Egypt Dixon, “Fancy”

I understand letting an 18-year-old make her own artistic decisions, but shouldn’t someone have wielded a firmer hand here? A rapper on this show is interesting; a singer who doesn’t actually seem particularly interested in a rapping career is a little painful. The judges all agree they wish they could hear something else, because Egypt seems to have a good voice.

Status: Rejected with Kesha’s vote, and 44% overall

Adam Jaymes, “I Won’t Give Up”

Adam (or Cute Adam, as you’re probably referring to him in your head), delivers a performance with a lot of passion, a little precision, and heaps of stage presence. “I Won’t Give Up” is a risky song choice, entirely reliant on a key change three quarters of the way into the song, but it pays off as much because Adam shows potential and vulnerability, as because all the judges think he’s serving Justin Timberlake realness.

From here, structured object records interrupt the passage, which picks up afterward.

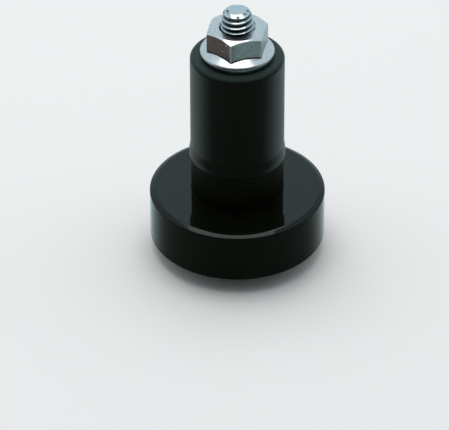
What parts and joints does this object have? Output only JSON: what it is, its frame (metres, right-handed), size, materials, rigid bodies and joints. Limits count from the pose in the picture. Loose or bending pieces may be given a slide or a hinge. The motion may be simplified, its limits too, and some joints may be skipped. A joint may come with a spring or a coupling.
{
  "type": "bar end weight",
  "caption": "Turned round weight with a spigot, a rubber sleeve behind it and a countersunk screw whose flange nut squeezes the sleeve to grip inside a handlebar.",
  "frame": {"origin": "on the screw's axis, at the crest of the face that the weight stands on", "axes": "+Z along the screw, from the face to the nut; +X to the right and -Y towards the viewer of the picture"},
  "size_m": [0.032, 0.032, 0.0507],
  "materials": {
    "black_gloss": "gloss black coating on turned steel",
    "black_rubber": "moulded, satin to matt",
    "zinc_plate": "bright blue-white zinc plating"
  },
  "bodies": {
    "weight": {"weight_body": "black_gloss", "rubber_sleeve": "black_rubber"},
    "screw": {"socket_screw": "zinc_plate"},
    "nut": {"flange_nut": "zinc_plate"}
  },
  "joints": [
    {"name": "screw_turn", "type": "hinge", "parent": "weight", "child": "screw", "pos_m": [0, 0, 0.00065], "axis": [0, 0, 1], "range_deg": [0, 1080]},
    {"name": "nut_travel", "type": "slide", "parent": "weight", "child": "nut", "axis": [0, 0, -1], "range_m": [0, 0.003], "deforming": ["rubber_sleeve"]}
  ],
  "couplings": [
    {"joint": "nut_travel", "follows": "screw_turn", "m_per_rad": 0.00015915}
  ]
}
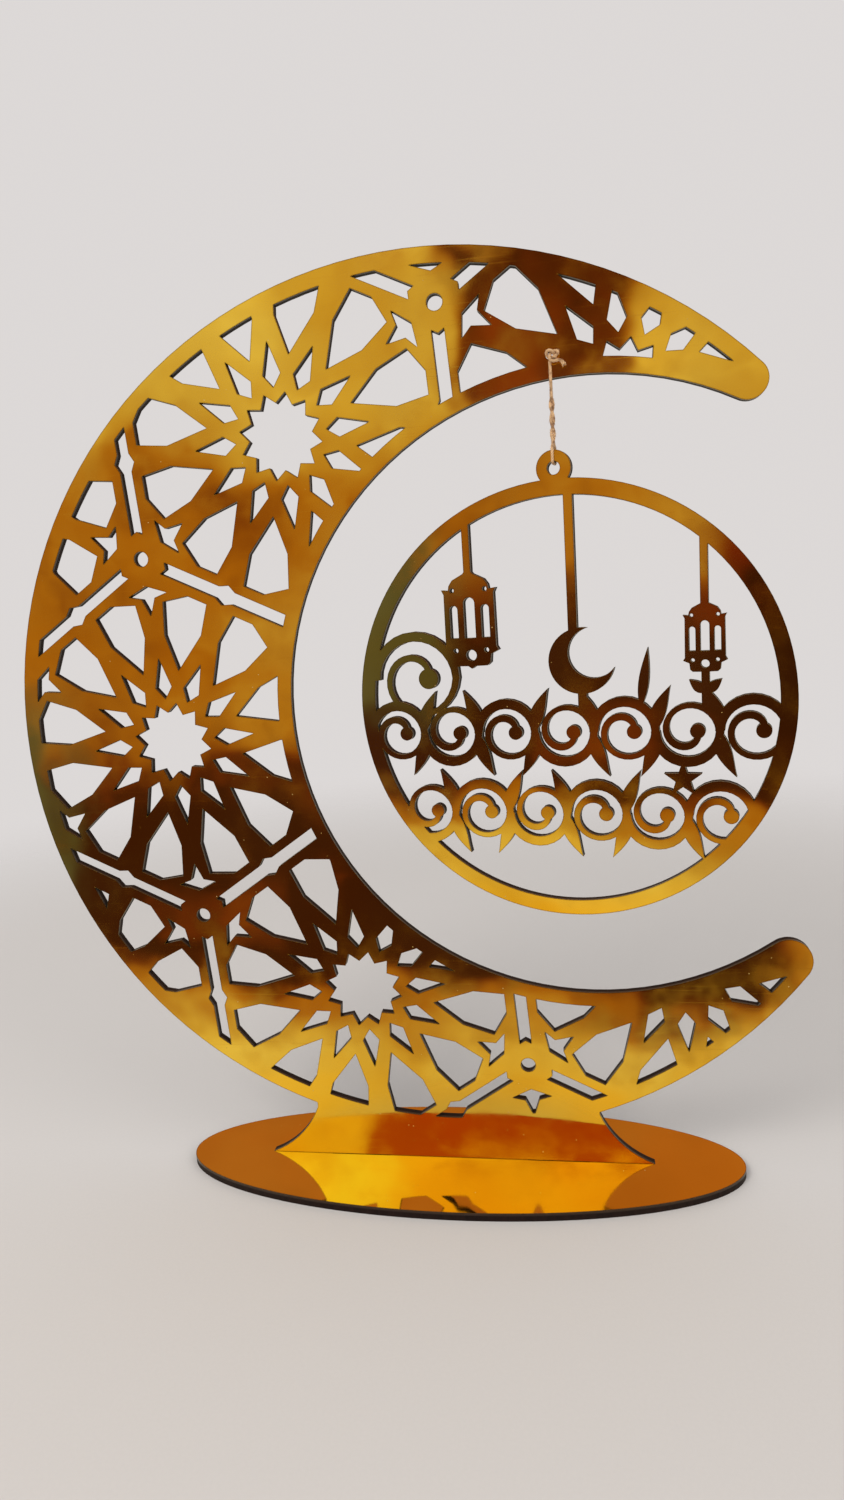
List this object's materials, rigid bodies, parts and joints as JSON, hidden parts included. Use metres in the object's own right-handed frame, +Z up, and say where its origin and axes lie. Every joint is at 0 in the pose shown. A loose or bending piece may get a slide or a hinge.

Status: Advances with all three judges votes, and 87% overall

Megan Tibbits, “All of Me”

Megan plays the harp – that is neat. Megan doesn’t sing as well as the other contestants while she plays the harp – that is less neat. She’s beautiful with a weird energy, and nowhere is that more evident than when she’s beautifully playing the harp and weirdly breathing her way through “All of Me.” I get what the producers were going for, but are they really trying to give a record contract to a harp player?

Status: Megan earns Kesha and Brad’s votes, is rejected with 68% of the East Coast vote, and then SAVED by the West Coast!

More interesting than "Rising Star"'s more successful second run, showcasing talent, both in the contestants and on the judging panel tonight, is that the energy this week was that of an entirely different show than last week. I’ll definitely be tuning in to see what kind of network notes Luda, Kesha and Brad have taken to heart, if there’s anyone auditioning with less than perfect bone structure, and how producers will try to manipulate the order of the singers this time. Oh and the upped “sock game,” I’ll definitely be tuning in for that.

Although, how you top Scrabble socks, a literal sock game, I have no idea.